China which was going through one of its darkest modern hours in Tiananmen Square while East Germans were climbing the wall managed to keep a strong control over its population and politics while creating a massive change in economic well being and keeping rising as a superpower. Many Chinese, having become consumers and being able to act like quasi-Westerners almost forgot that freedom was not part of the deal offered by Beijing, something that Hongkongers came to realise the hard way and that most of the West has tacitly accepted as an internal matter for a sovereign country.
Europe kept building itself gradually welcoming the former Central & Eastern Europe states (minus Ukraine and the ex-Yugoslav countries) in the hope of strengthening the European bloc, putting an emphasis on trade and the economy while a NATO led by a benevolent and self-serving America was ensuring the peace for the traders. Nearly 15 years after this major step, divergences were clear between the old and new members especially in terms of identity and nationhood that the latter had lost for so long.
The Visegrad four (Poland, Czech Republic, Slovakia and Hungary) are now often taking a more nationalistic approach in terms of identity and immigration (like with the refugee crisis on 2015) than the older members. It is strange that the European stalwart supporters of nationalism, not to say populism are Poland and Hungary today with the Czechs not being far behind while Slovakia seems to be far more liberal (a wink to history for those who remember the Meciar years in the 1990s). It is sad to see Poland and Hungary being led by governments that are backed by solid majorities, supporting populist policies that indeed gained power with local, mostly rural electorates (following the American and British models) while they were the beacons of democracy and freedom thirty years ago (Orban, true to Hungarian legacy, being quite a liberal politician for those who remember the 1990s). It should be noted however that both Warsaw and Budapest, like Prague, have recently elected liberal politicians in municipal elections, counter-balancing the image their governments have created.
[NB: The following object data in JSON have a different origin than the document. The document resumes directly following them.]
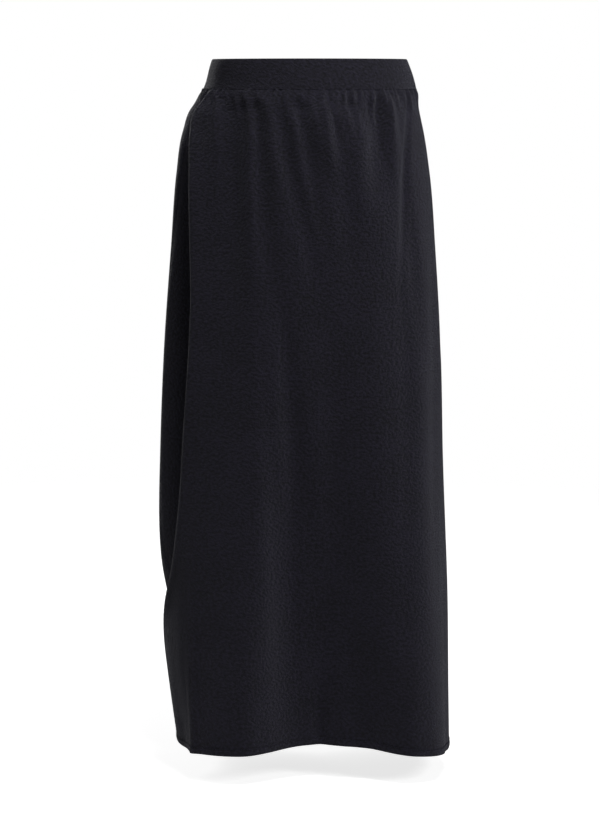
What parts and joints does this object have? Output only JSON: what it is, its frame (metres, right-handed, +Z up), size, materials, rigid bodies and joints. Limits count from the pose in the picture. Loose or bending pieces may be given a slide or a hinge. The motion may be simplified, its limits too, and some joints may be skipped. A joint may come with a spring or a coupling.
{
  "type": "knit skirt",
  "caption": "Long knit skirt in worn shape: an elastic waistband, gathered front and back panels hanging in soft folds, and a narrow hem welt.",
  "frame": {"origin": "centre of the waistband's opening, at the middle of the band's height, where the wearer holds the skirt up", "axes": "+Z up along the skirt's length, -Y the front, +X the wearer's left"},
  "size_m": [0.4338, 0.3278, 1.0171],
  "materials": {
    "band_knit": "black doubled knit over elastic, smooth and dull",
    "body_knit": "black fine plain knit, dull with a soft light edge",
    "hem_knit": "black narrow knitted welt"
  },
  "bodies": {
    "root": {"waistband": "band_knit", "front_panel": "body_knit", "back_panel": "body_knit", "hem_front": "hem_knit", "hem_back": "hem_knit"}
  },
  "joints": []
}
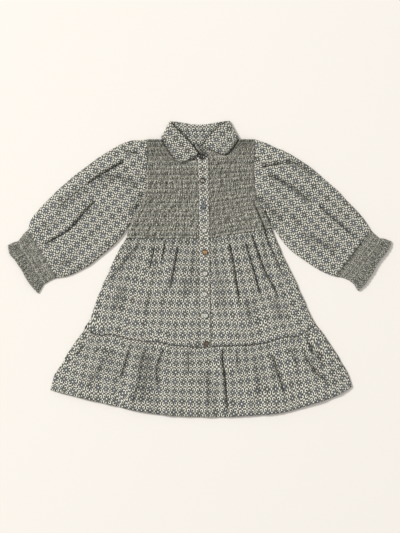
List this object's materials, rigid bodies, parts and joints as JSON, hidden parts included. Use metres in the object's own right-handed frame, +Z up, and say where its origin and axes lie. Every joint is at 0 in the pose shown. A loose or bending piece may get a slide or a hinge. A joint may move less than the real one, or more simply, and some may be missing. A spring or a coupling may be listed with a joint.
{
  "type": "dress",
  "caption": "Shirt dress with smocked bodice and cuffs, turned-down collar, button placket, long sleeves and a gathered hem tier, lying flat, in a small flower print",
  "frame": {"origin": "centre of the bounding box in plan, on the surface the dress lies on", "axes": "X across the dress from the sleeve at the picture's left to the one at its right, Y from the hem up to the collar, Z up out of the cloth"},
  "size_m": [0.767, 0.592, 0.0072],
  "materials": {
    "printed_cotton": "matt",
    "button_dark": "polished",
    "button_slate": "polished",
    "button_gold": "polished",
    "button_pale": "polished"
  },
  "bodies": {
    "root": {"back_bodice": "printed_cotton", "back_skirt": "printed_cotton", "back_tier": "printed_cotton", "collar_fall": "printed_cotton", "collar_stand": "printed_cotton", "cuff_left": "printed_cotton", "cuff_right": "printed_cotton", "front_bodice_left": "printed_cotton", "front_bodice_right": "printed_cotton", "front_skirt_left": "printed_cotton", "front_skirt_right": "printed_cotton", "front_tier": "printed_cotton", "placket": "printed_cotton", "sleeve_left": "printed_cotton", "sleeve_right": "printed_cotton", "button_1": "button_dark", "button_2": "button_dark", "button_3": "button_slate", "button_4": "button_pale", "button_5": "button_gold", "button_6": "button_pale", "button_7": "button_pale", "button_8": "button_pale", "button_9": "button_gold"}
  },
  "joints": []
}
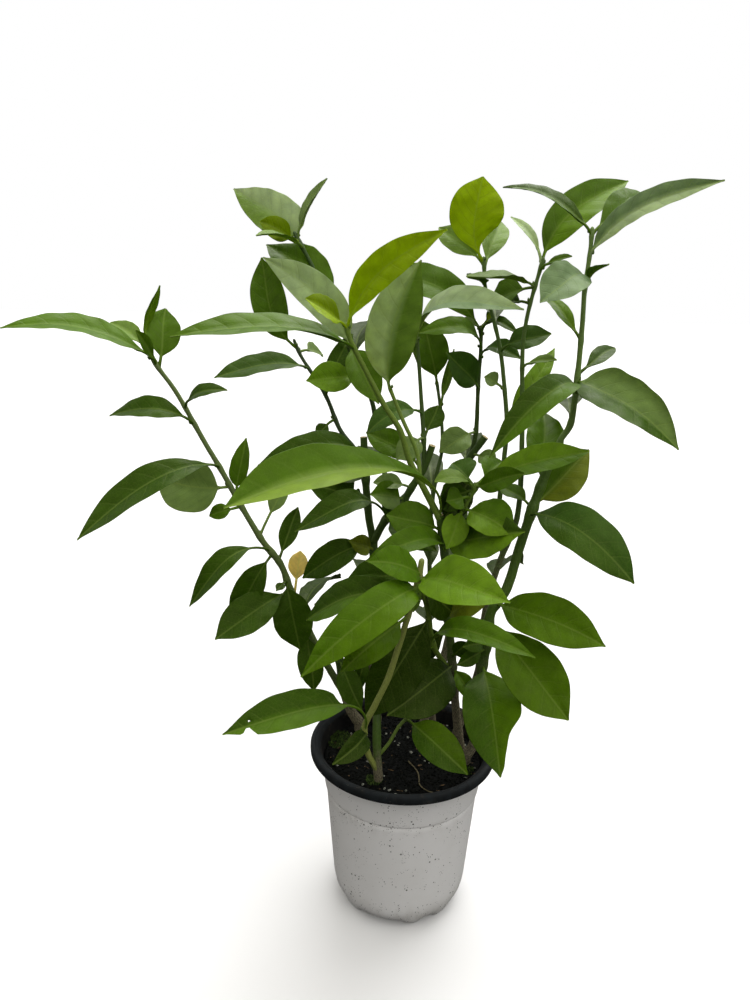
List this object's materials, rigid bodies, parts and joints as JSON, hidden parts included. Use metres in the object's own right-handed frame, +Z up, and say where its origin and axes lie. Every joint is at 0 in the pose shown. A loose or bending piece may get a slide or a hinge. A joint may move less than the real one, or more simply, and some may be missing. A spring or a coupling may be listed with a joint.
{
  "type": "potted night-blooming jasmine",
  "caption": "Bushy night-blooming jasmine with arching pointed leaves, grown from cut canes standing in soil in a white, thin-walled nursery pot with a dark rolled rim.",
  "frame": {"origin": "centre of the flat underside of the pot", "axes": "+Z up along the pot's axis, -Y towards the side the plant is seen from, +X to its right"},
  "size_m": [0.464, 0.3072, 0.607],
  "materials": {
    "pot_wall": "satin white outside, dark grey rim and inside",
    "soil": "rough, damp potting mix",
    "foliage": "waxy green leaves on green to grey-brown stems"
  },
  "bodies": {
    "root": {"pot": "pot_wall", "soil": "soil", "cane_left": "foliage", "cane_back": "foliage", "cane_front": "foliage", "cane_middle": "foliage", "cane_thin": "foliage", "cane_pruned": "foliage", "cane_slender": "foliage", "cane_right": "foliage"}
  },
  "joints": []
}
There is a lack of memory in parts of Poland, Hungary and to some extent the Czech Republic. Poland, now the sixth economy in the EU, was for years the leading recipient of economic aid from Brussels (some will remember that a week after receiving a massive EU aid programme 20 years ago they ordered US fighters jets, the weight of history taking precedence over continental partnership and economic gratitude). When I walk on Petrin Hill near Mala strana in Prague I cannot help remembering 20 years ago the billboard stating that the whole redevelopment of the hill, which is a beautiful area in the center of Prague, was then being funded by the EU. Memories fade and newer generations want to be elected, using what they can to do so while one should not expect gratitude to be a guarantee of true partnership. It is also true that France and Germany (and Britain of course) took the EU as a way to keep leading the continent, if not on their own, at least as a concert of key nations, seeing probably these new members as docile partners that should belong but follow. The refugee crisis (many thanks to Bashar al- Assad who knew what he was doing, something we should never forget) created pressure points with the old members not helping enough the new ones but also forgetting the ones on the front lines like Italy, helping the populists using that strategic mistake to seize power.
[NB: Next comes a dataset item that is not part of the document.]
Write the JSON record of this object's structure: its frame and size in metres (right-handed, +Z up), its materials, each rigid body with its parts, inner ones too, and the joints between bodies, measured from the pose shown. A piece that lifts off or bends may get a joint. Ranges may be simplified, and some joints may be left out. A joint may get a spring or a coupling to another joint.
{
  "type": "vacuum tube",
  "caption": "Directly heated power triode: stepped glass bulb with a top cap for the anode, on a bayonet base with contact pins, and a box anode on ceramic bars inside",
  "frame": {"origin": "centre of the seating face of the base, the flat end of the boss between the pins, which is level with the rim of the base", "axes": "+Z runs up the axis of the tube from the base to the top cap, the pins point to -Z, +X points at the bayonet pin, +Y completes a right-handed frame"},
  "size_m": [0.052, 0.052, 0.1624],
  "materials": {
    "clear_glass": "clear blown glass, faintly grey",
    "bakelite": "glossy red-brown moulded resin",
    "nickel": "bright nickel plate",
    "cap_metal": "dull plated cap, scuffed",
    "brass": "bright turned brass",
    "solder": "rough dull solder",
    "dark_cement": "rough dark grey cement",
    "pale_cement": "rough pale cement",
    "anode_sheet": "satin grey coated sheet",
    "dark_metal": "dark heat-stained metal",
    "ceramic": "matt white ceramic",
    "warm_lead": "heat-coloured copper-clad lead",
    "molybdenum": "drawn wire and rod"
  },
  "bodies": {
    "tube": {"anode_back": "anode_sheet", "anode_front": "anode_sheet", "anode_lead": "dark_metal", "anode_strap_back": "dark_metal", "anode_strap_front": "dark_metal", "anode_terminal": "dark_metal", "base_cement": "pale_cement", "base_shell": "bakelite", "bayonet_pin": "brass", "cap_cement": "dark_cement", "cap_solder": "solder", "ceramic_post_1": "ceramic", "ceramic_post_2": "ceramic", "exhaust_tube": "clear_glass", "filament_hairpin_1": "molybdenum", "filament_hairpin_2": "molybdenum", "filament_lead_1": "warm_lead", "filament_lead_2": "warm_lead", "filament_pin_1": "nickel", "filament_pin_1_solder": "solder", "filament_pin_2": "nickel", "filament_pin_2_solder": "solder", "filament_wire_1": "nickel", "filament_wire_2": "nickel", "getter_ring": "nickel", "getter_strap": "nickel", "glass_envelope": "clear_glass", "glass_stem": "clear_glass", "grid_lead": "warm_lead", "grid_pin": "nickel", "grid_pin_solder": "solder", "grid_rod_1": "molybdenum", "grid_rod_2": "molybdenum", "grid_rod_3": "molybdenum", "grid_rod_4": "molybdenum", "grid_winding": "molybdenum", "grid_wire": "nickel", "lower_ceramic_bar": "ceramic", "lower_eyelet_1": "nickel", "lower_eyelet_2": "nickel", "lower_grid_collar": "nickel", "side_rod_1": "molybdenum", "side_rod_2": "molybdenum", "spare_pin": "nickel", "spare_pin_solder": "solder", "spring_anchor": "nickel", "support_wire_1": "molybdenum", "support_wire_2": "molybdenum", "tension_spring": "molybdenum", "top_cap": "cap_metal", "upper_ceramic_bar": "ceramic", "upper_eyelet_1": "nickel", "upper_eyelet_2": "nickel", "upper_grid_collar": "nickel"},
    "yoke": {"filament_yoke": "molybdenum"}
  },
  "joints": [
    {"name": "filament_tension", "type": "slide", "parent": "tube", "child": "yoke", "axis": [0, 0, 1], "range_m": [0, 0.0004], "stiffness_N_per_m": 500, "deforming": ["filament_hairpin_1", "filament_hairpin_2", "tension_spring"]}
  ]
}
Macron, probably the only heavy weight leader in the EU as Merkel goes into the sunset, is right to emphasise that Europe needs to be redefined not only as a trading and economic club or bloc but as one also focused on foreign policy and defence, all the more given the vacuum if not disruptions created by today’s Washington. The choice is indeed between oblivion and leadership, if not sheer existence, playing a strategic role between America and China, both superpowers of our age that will lock horns in a world leadership contest. That Britain may chose to leave the EU at this time in history is a surprising sign of misunderstanding of the future directions of the world, all the more for a country that was once its leader. Macron, who increasingly speaks for Europe as much if not more than for France, the two agendas being intertwined (though not in the old French “European agenda” of old Présidents but more as a straight European game plan for the whole bloc), is also right in re-engaging with Russia, while being vigilant of its developments, as Europe will not benefit from an isolated and economically weak but strong military power in search of a renewed existential role in world affairs. Macron may be imperious to some but he has a vision for Europe and the words to say it.
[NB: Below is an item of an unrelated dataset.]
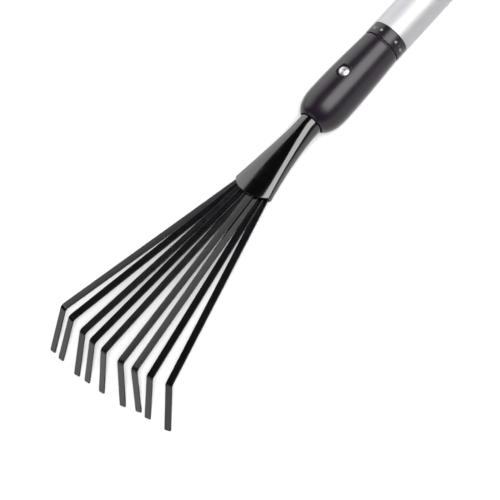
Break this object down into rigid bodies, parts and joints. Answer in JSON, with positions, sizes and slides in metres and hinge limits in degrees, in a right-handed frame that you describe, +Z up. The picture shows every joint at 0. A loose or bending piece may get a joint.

Europe is not perfect and is a project constantly in progress. It is likely that the gaps between the old and new members, like on the subject of immigration, will be reduced as can be judged by the far more restrictive steps taken by the French in this area so identity is indeed preserved and immigration becomes more selective. Macron’s opposition to enlargement for North Macedonia and Albania (which is supported by his “friendly” incoming EU Commission President, Ursula von der Leyden, while many members states hide behind France) may be tactical and a bargaining chip with other member states for his “European Intervention Initiative” as well as his push for EU reform plans he would like to see hammered before any enlargement. It is also likely that voting mechanisms in the EU will be revisited, with the right of veto possibly no longer being a tool and the economic and population weight of members states playing a bigger, weighted role in decision-making, something that would make EU life more efficient and fair, this without weakening policy-making.
Thirty years later, Europe has grown stronger (even with Brexit – look at the one voice in the negotiations) and should redefine itself so the citizens of its members states see it for what it is: a strong bloc of nations that should become even stronger and not the end of sovereignty, which it never was. We are far from a more federalist Europe which some would like (myself included) and we should work harder at making the EU seen by the citizens of its member states as a beneficial tool for prosperity, happiness and indeed sovereignty in an increasingly challenging world for small nations.
We need to keep building a strong and independent Europe and living in our times, away even if respectful of past historical national achievements that are no longer relevant in the new world equation. We owe it to those who fought for freedom in the darkest years we remember this month and, more importantly, to future generations.